- **ITEMS**
______

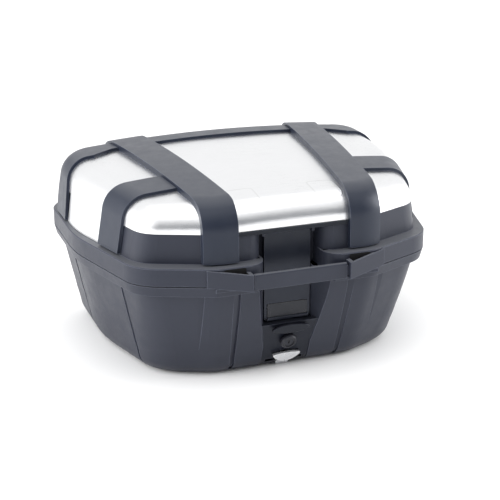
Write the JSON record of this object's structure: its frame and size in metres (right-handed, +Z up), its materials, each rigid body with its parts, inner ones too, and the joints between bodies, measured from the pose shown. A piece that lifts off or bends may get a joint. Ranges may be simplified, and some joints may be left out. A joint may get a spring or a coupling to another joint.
{
  "type": "motorcycle top case",
  "caption": "Hard motorcycle top case with brushed metal lid panels, wrap-over straps, hinged lid, latch lever, key lock and rack release tab.",
  "frame": {"origin": "centre of the case's footprint box, at the bottom of the rubber feet", "axes": "+X to the right seen from the lock side, +Y to the rear where the hinges are, +Z up; the lock faces -Y"},
  "size_m": [0.555, 0.44, 0.2993],
  "materials": {
    "textured_plastic": "matte fine-grained moulded plastic",
    "satin_plastic": "satin smooth moulded plastic",
    "dark_plastic": "dark moulded plastic",
    "gloss_black": "gloss black plastic",
    "brushed_aluminium": "fine brushed satin aluminium",
    "badge_metal": "dark satin badge plate",
    "silver": "satin silver paint",
    "steel": "zinc plated steel",
    "black_steel": "black coated steel",
    "lock_metal": "dark satin lock metal",
    "rubber": "black rubber"
  },
  "bodies": {
    "tub": {"lower_shell": "textured_plastic", "lock_housing": "satin_plastic", "oval_badge": "gloss_black", "lock_bezel": "lock_metal", "lug_left": "satin_plastic", "lug_right": "satin_plastic", "handle_bar": "satin_plastic", "rim_seal": "rubber", "base_plate": "dark_plastic", "feet": "rubber", "floor_mat": "rubber", "keeper": "steel", "hinge_leaf_lower_left": "black_steel", "hinge_leaf_lower_right": "black_steel", "hinge_pin_left": "steel", "hinge_pin_right": "steel", "hinge_screws_lower": "steel"},
    "lid": {"lid_shell": "textured_plastic", "skin_center": "brushed_aluminium", "skin_left": "brushed_aluminium", "skin_right": "brushed_aluminium", "strap_left": "satin_plastic", "strap_right": "satin_plastic", "side_strap_left": "satin_plastic", "side_strap_right": "satin_plastic", "rear_band": "satin_plastic", "rear_strap_left": "satin_plastic", "rear_strap_right": "satin_plastic", "front_trim": "dark_plastic", "lever_pin": "steel", "hinge_leaf_upper_left": "black_steel", "hinge_leaf_upper_right": "black_steel", "hinge_screws_upper": "steel"},
    "latch": {"latch_lever": "satin_plastic", "badge_plate": "badge_metal"},
    "cylinder": {"lock_cylinder": "lock_metal"},
    "release": {"release_tab": "silver", "mount_catch": "steel"}
  },
  "joints": [
    {"name": "lid_hinge", "type": "hinge", "parent": "tub", "child": "lid", "pos_m": [0, 0.215, 0.164], "axis": [-1, 0, 0], "range_deg": [0, 75]},
    {"name": "latch_hinge", "type": "hinge", "parent": "lid", "child": "latch", "pos_m": [0, -0.1555, 0.224], "axis": [-1, 0, 0], "range_deg": [0, 14]},
    {"name": "lock_turn", "type": "hinge", "parent": "tub", "child": "cylinder", "pos_m": [0, -0.165, 0.049], "axis": [0, -0.9455, -0.3256], "range_deg": [0, 90]},
    {"name": "release_slide", "type": "slide", "parent": "tub", "child": "release", "axis": [0, 0.9135, 0.4067], "range_m": [0, 0.004], "stiffness_N_per_m": 800}
  ]
}
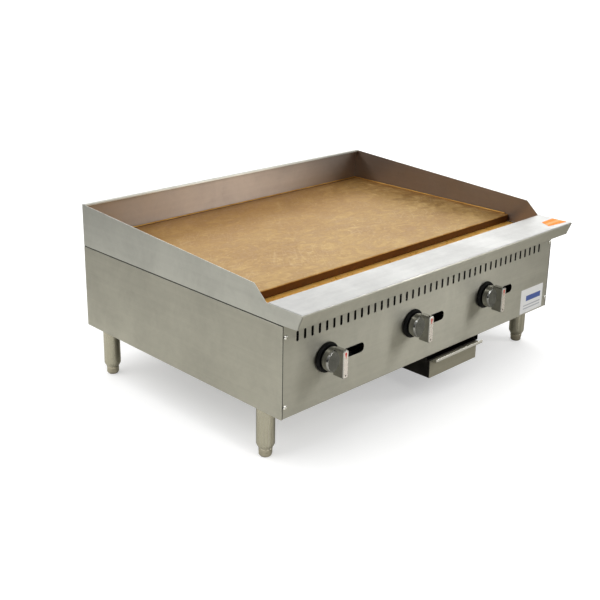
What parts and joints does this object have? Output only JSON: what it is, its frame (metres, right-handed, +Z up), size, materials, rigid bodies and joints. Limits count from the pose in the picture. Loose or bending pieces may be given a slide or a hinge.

______

- **PROBLEM DETAILS**
Set every line of the listing down word for word.

- **SOLUTION**
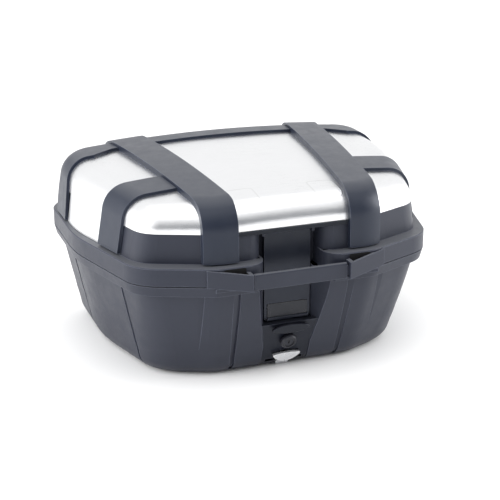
Write the JSON record of this object's structure: its frame and size in metres (right-handed, +Z up), its materials, each rigid body with its parts, inner ones too, and the joints between bodies, measured from the pose shown. A piece that lifts off or bends may get a joint. Ranges may be simplified, and some joints may be left out. A joint may get a spring or a coupling to another joint.
{
  "type": "motorcycle top case",
  "caption": "Hard motorcycle top case with brushed metal lid panels, wrap-over straps, hinged lid, latch lever, key lock and rack release tab.",
  "frame": {"origin": "centre of the case's footprint box, at the bottom of the rubber feet", "axes": "+X to the right seen from the lock side, +Y to the rear where the hinges are, +Z up; the lock faces -Y"},
  "size_m": [0.555, 0.44, 0.2993],
  "materials": {
    "textured_plastic": "matte fine-grained moulded plastic",
    "satin_plastic": "satin smooth moulded plastic",
    "dark_plastic": "dark moulded plastic",
    "gloss_black": "gloss black plastic",
    "brushed_aluminium": "fine brushed satin aluminium",
    "badge_metal": "dark satin badge plate",
    "silver": "satin silver paint",
    "steel": "zinc plated steel",
    "black_steel": "black coated steel",
    "lock_metal": "dark satin lock metal",
    "rubber": "black rubber"
  },
  "bodies": {
    "tub": {"lower_shell": "textured_plastic", "lock_housing": "satin_plastic", "oval_badge": "gloss_black", "lock_bezel": "lock_metal", "lug_left": "satin_plastic", "lug_right": "satin_plastic", "handle_bar": "satin_plastic", "rim_seal": "rubber", "base_plate": "dark_plastic", "feet": "rubber", "floor_mat": "rubber", "keeper": "steel", "hinge_leaf_lower_left": "black_steel", "hinge_leaf_lower_right": "black_steel", "hinge_pin_left": "steel", "hinge_pin_right": "steel", "hinge_screws_lower": "steel"},
    "lid": {"lid_shell": "textured_plastic", "skin_center": "brushed_aluminium", "skin_left": "brushed_aluminium", "skin_right": "brushed_aluminium", "strap_left": "satin_plastic", "strap_right": "satin_plastic", "side_strap_left": "satin_plastic", "side_strap_right": "satin_plastic", "rear_band": "satin_plastic", "rear_strap_left": "satin_plastic", "rear_strap_right": "satin_plastic", "front_trim": "dark_plastic", "lever_pin": "steel", "hinge_leaf_upper_left": "black_steel", "hinge_leaf_upper_right": "black_steel", "hinge_screws_upper": "steel"},
    "latch": {"latch_lever": "satin_plastic", "badge_plate": "badge_metal"},
    "cylinder": {"lock_cylinder": "lock_metal"},
    "release": {"release_tab": "silver", "mount_catch": "steel"}
  },
  "joints": [
    {"name": "lid_hinge", "type": "hinge", "parent": "tub", "child": "lid", "pos_m": [0, 0.215, 0.164], "axis": [-1, 0, 0], "range_deg": [0, 75]},
    {"name": "latch_hinge", "type": "hinge", "parent": "lid", "child": "latch", "pos_m": [0, -0.1555, 0.224], "axis": [-1, 0, 0], "range_deg": [0, 14]},
    {"name": "lock_turn", "type": "hinge", "parent": "tub", "child": "cylinder", "pos_m": [0, -0.165, 0.049], "axis": [0, -0.9455, -0.3256], "range_deg": [0, 90]},
    {"name": "release_slide", "type": "slide", "parent": "tub", "child": "release", "axis": [0, 0.9135, 0.4067], "range_m": [0, 0.004], "stiffness_N_per_m": 800}
  ]
}
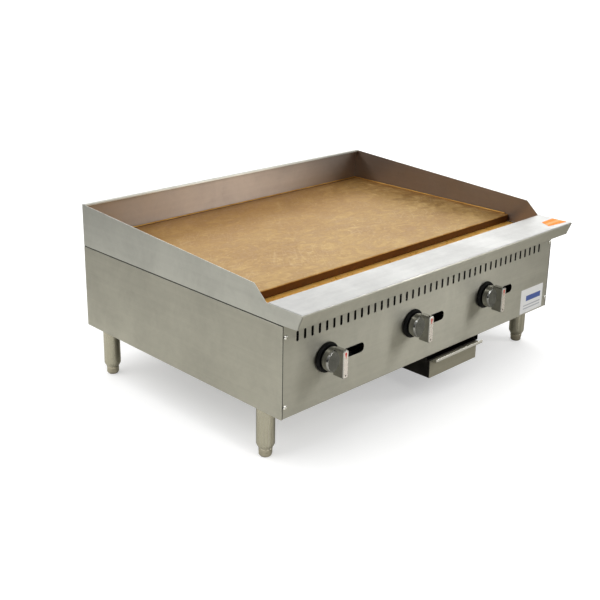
What parts and joints does this object have? Output only JSON: what it is, its frame (metres, right-handed, +Z up), size, materials, rigid bodies and joints. Limits count from the pose in the picture. Loose or bending pieces may be given a slide or a hinge.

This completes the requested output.